1. Auburn       (62.3%)
2. Duke         (58.1%)
3. Houston      (54.7%)
4. Florida      (51.2%)
...

lastUpdated: March 09, 2026  |  modelRecall: 0.45
What the Model Has Learned
After training on 12+ years of KenPom data, a few patterns are consistent. Final Four teams almost always sit in the top tier of AdjEM — the model rarely picks a team outside the top 15 nationally. Defensive efficiency tends to be a stronger signal than offensive efficiency; elite defenses are harder to replicate with a hot shooting streak. And luck-adjusted records matter: teams that look good but have been propped up by close wins tend to get filtered out.
The model achieves around 45% recall — meaning it correctly identifies roughly 2 of the 4 Final Four teams in a given year.

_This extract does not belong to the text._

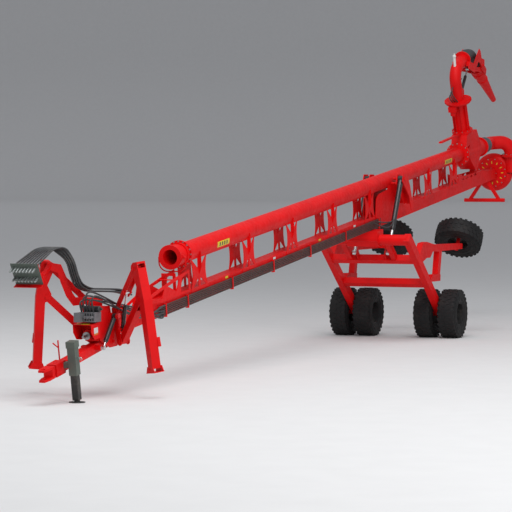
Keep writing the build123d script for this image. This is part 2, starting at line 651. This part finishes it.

That sounds modest, but consider that a random bracket picker has about a 1-in-350 chance of getting any single team right. The model is consistently finding real contenders; it just can't predict the chaos that makes March Madness what it is.
And honestly? That chaos is the whole point. The model is a tool for thinking, not a crystal ball. It tells you which teams the data says should be there. What actually happens in March is a different story — and that's what makes it worth watching.